Put Sonia Sotomayor and Elena Kagan on the Supreme Court
Despite the rise of the Right and the Tea Party we are making more progress on DOMA than anyone could have hoped.
Oversaw the elimination of Osama Bin Laden, an objective that had totally escaped the Bush Administration.
Set a new standard, which will eventually require a 54.5-mpg fleet average (roughly 163 grams of CO2 per mile), will effectively double the average fuel economy of US vehicles by 2025.

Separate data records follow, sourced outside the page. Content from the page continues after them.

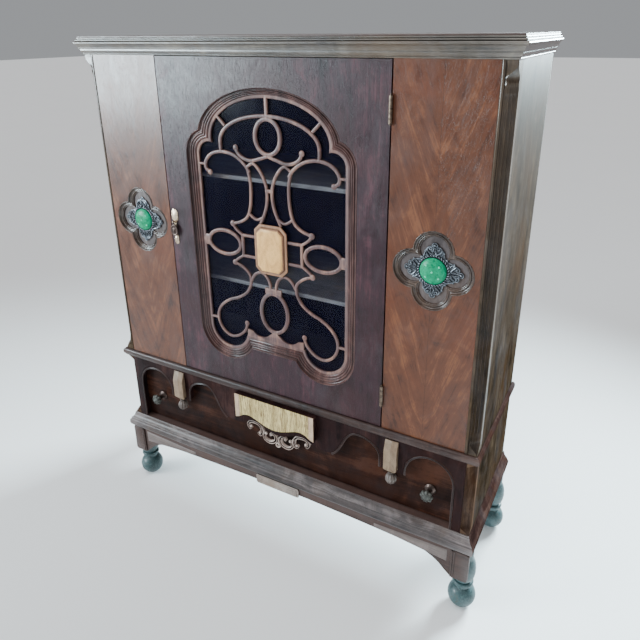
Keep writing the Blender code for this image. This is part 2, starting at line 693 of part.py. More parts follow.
def scroll_carving():
    """Carved C-scrolls that hang from the drawer front's waved edge."""
    bits = [[ellipse(0, 996.5, 10.5, 9.5, 12)]]
    for points in (lambda line: line, mirrored):
        whorl = smooth([(37, 972), (44, 985), (33, 995), (17, 994), (7, 983), (8, 971),
                        (17, 967.5), (23, 972)], 3)
        arch = smooth([(86, 967), (90, 956), (80, 951), (69, 950), (57, 953), (49, 963),
                       (50, 975), (55, 979)], 3)
        bits.append([ribbon(points(whorl), 7.5)])
        bits.append([ribbon(points(arch), 7.5)])
        for x, drop, radius in ((86, 966, 7), (54, 979, 8), (37, 972, 5.5), (22, 972, 5.5)):
            bits.append([ellipse(points([(x, drop)])[0][0], drop, radius, radius, 10)])
    union_of("scroll_carving", bits, (0.8, 9.0), GILT)


# ---------------------------------------------------------------- motion

MOVING = {                   # pivot: its place, the pivot it hangs from, and its pieces
    "door_hinge": (LEAF_X, LEAF_Y, 441.0, None, [
        "door_frame", "window_moulding", "fretwork", "window_glass", "glass_bead", "fret_plaque",
        "door_catch", "pull_backplate", "hinge_top_door_leaf", "hinge_bottom_door_leaf"]),
    "pull_swing": (PULL_X, PULL_PIVOT[1], PULL_PIVOT[0], "door_hinge", ["drop_pull"]),
    "drawer_slide": (0.0, 0.0, 958.0, None, [
        "drawer_facade", "drawer_front", "drawer_side_left", "drawer_side_right", "drawer_back",
        "drawer_bottom", "drawer_knob_left", "drawer_knob_right", "drop_ornament_left",
        "drop_ornament_right", "reeded_panel", "scroll_carving"]),
}


def hang(made, pivot):
    bpy.context.view_layer.update()
    world = made.matrix_world.copy()
    made.parent = pivot
    made.matrix_world = world


def pivots():
    """Empties on the joints' axes, with each moving piece hung from its own."""
    empties = {}
    for name, (x, depth, drop, carrier, pieces) in MOVING.items():
        empty = bpy.data.objects.new(name, None)
        PARTS.objects.link(empty)
        empty.location = place(x, depth, drop)
        empty.empty_display_size = 0.05
        empties[name] = empty
        if carrier:
            hang(empty, empties[carrier])
        for piece in pieces:
            hang(bpy.data.objects[piece], empty)


def build():
    case_top()
    sides()
    posts()
    front_panels()
    stage_board("case_floor", (838.3, 858.7), INNER)
    moulding("waist_moulding", WAIST_PROFILE, WALNUT)
    base()
    feet()
    box("back_panel", (-HALF + GAP, HALF - GAP), (DEPTH - 7.7, DEPTH), (CASE_TOP, CASE_FOOT), INNER)
    door()
    door_pull()
    hinges()
    drawer()
    pivots()


build()
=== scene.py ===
"""Looks for the display cabinet: woods, metals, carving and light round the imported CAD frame."""
from math import asin, atan2, cos, degrees, exp, hypot, pi, radians, sin, sqrt, tau

import bmesh
import bpy
from mathutils import Matrix, Vector


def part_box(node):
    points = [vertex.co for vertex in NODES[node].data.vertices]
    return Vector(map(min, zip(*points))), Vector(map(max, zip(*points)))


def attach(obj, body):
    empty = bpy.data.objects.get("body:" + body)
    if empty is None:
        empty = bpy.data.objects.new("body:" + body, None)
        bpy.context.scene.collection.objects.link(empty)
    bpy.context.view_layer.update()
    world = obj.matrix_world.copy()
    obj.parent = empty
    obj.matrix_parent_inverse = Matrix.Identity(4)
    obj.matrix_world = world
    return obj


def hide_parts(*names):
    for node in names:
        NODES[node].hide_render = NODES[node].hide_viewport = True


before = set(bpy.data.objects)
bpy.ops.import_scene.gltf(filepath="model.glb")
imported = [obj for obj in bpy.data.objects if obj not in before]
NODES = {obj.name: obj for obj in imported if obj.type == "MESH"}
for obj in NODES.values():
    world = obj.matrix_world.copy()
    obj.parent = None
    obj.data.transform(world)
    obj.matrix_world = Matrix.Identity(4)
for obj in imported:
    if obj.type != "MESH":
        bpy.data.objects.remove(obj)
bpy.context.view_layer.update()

MM = 0.001
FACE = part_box("door_frame")[0].y     # the case's front face
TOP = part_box("top_board")[1].z
SIDES = ((-1, "left"), (1, "right"))
HALF = 508                         # half the case's width, in millimetres like all below
MIDLINE = 459.5                      # drop of the fretwork's middle


def place(x, depth, drop):
    """World point from millimetres: x, depth behind the front face, drop below the top."""
    return Vector((x * MM, FACE + depth * MM, TOP - drop * MM))


# ---- materials

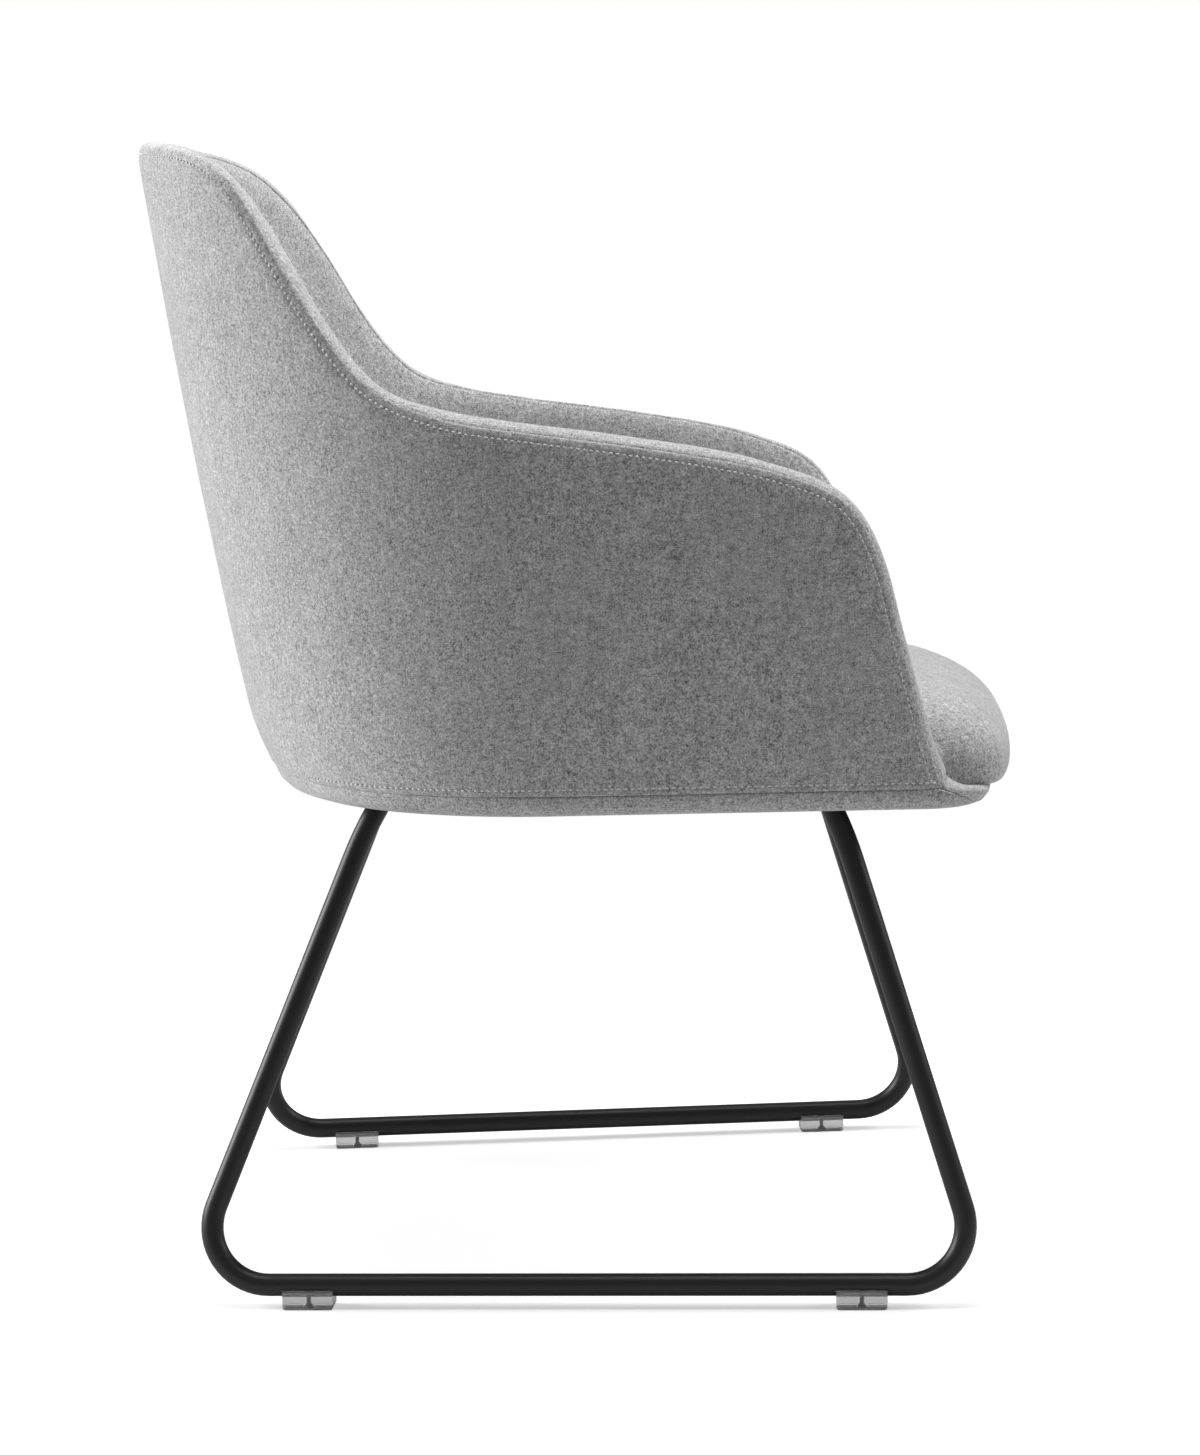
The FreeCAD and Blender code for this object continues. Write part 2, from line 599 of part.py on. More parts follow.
def make_frame():
    outers = []
    for name, side in SIDES:
        wire = loop_wire(side)
        outer = pipe(wire, TUBE / 2)
        outers.append(outer)
        tube = outer.cut(pipe(wire, TUBE / 2 - TUBE_WALL))
        holes = [glide_screw_hole(side, u, GLIDE_SCREW / 2) for u in (-GLIDE_U, GLIDE_U)]
        save("%s_sled_loop" % name, tube.cut(holes))

    width = PLATE_OUT + PLATE_IN
    plate = rounded_plate(PLATE_LENGTH, width, PLATE, PLATE_CORNER)
    plate.translate(Vec(0, 0, PLATE_TOP_Z - PLATE))
    for end, x in PLATES:
        spot = rail_point(1, x)
        start = Vec(x, -spot.y, RAIL_Z)
        bar, bore = [Part.makeCylinder(radius, 2 * spot.y, start, Vec(0, 1, 0))
                     for radius in (TUBE / 2, TUBE / 2 - TUBE_WALL)]
        save("%s_cross_tube" % end, largest(bar.cut(bore).cut(outers)))
        for name, side in SIDES:
            middle = rail_point(side, x, width / 2 - PLATE_OUT)
            placed = place(plate, middle, rail_angle(side))
            save("%s_%s_plate" % (end, name), placed.cut(bolt_holes(PLATE_TOP_Z - PLATE, PLATE_TOP_Z)))


def make_glides():
    body = Part.makeBox(GLIDE_LENGTH, GLIDE_WIDTH, GLIDE_TOP, Vec(-GLIDE_LENGTH / 2, -GLIDE_WIDTH / 2, 0))
    body = body.makeFillet(GLIDE_CORNER, [e for e in body.Edges if abs(e.tangentAt(0).y) > 0.9
                                          and e.BoundBox.ZMax < 1])
    foot = rounded_plate(GLIDE_LENGTH + 2 * GLIDE_FOOT_PROUD - 2 * GLIDE_CORNER,
                         GLIDE_WIDTH + 2 * GLIDE_FOOT_PROUD, GLIDE_FOOT, GLIDE_CORNER)
    saddle = Part.makeCylinder(TUBE / 2, GLIDE_LENGTH * 2, Vec(-GLIDE_LENGTH, 0, RUNNER_Z), Vec(1, 0, 0))
    cone_z = GLIDE_SCREW_DEPTH
    cone = Part.makeCone(GLIDE_SCREW_HEAD / 2, GLIDE_SCREW / 2, GLIDE_SCREW_CONE, Vec(0, 0, cone_z))
    well = cylinder(GLIDE_SCREW_HEAD / 2, cone_z, 0, 0, 0)
    shaft = cylinder(GLIDE_SCREW / 2, GLIDE_TOP, 0, 0, 0)
    glide = body.fuse(foot).cut([saddle, cone, well, shaft])

    screw = cone.fuse(cylinder(GLIDE_SCREW / 2, GLIDE_SCREW_TOP - cone_z - GLIDE_SCREW_CONE,
                               0, 0, cone_z + GLIDE_SCREW_CONE))
    slot = Part.makeBox(GLIDE_SCREW_HEAD * 0.6, 1.0, 1.2, Vec(-GLIDE_SCREW_HEAD * 0.3, -0.5, cone_z))
    cross = slot.copy()
    cross.rotate(Vec(0, 0, 0), Vec(0, 0, 1), 90)
    screw = screw.cut([slot, cross])
    screws = []
    for end, u in (("front", GLIDE_U), ("rear", -GLIDE_U)):
        for name, side in SIDES:
            spot = runner_point(side, u)
            save("%s_%s_glide" % (end, name), place(glide, spot, side * TOE_OUT))
            screws.append(place(screw, spot, side * TOE_OUT))
    save("glide_screws", Part.makeCompound(screws))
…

Set new standards for commercial trucks to reduce by up to 20 percent fuel consumption and pollution emissions, beginning with 2014 models. Heavy-duty pickups and vans, will need to curb fuel use and emissions to achieve up to a 15 percent reduction by 2018. So-called "vocational vehicles," such as garbage trucks or fire engines, will have to cut emissions and fuel use by about 10 percent by 2018.
By executive order eliminated expensive copays for birth control.
And I am sure I missed many achievements.
Clinton did a terrific job in raising taxes early in his term, which together with an agreement with Fed Chairman Greenspan, to lower interest rates, brought on the eight most prosperous years in a very long time and wiped out the deficit. But he was lucky to get it passed. It passed by a tie vote in the Senate with the VP breaking the tie, which by the way shows that bringing prosperity is not a sure fire way to win a mid-term election.
Nevertheless, Clinton after losing the midterms, swung Right, employed that hired gun, Dick Morris, became famous for triangulation, and presided over, among many other things, the repeal of the Glass–Steagall Act, which probably was largely responsible for the bank crisis, presided over the abolition of Welfare, signed into law the "Don't ask, Don't Tell" and couldn't stop the enactment of the Defense of Marriage Act (DOMA).
Yet the base never savaged him. Somebody tell me why these Presidents are treated so differently?
Well, maybe because Obama unrealistically promised both to be a post-partisan and a transformational President, which are contradictory and impossible to achieve. But it should have been obvious that these are aspirational goals, not achievable ones.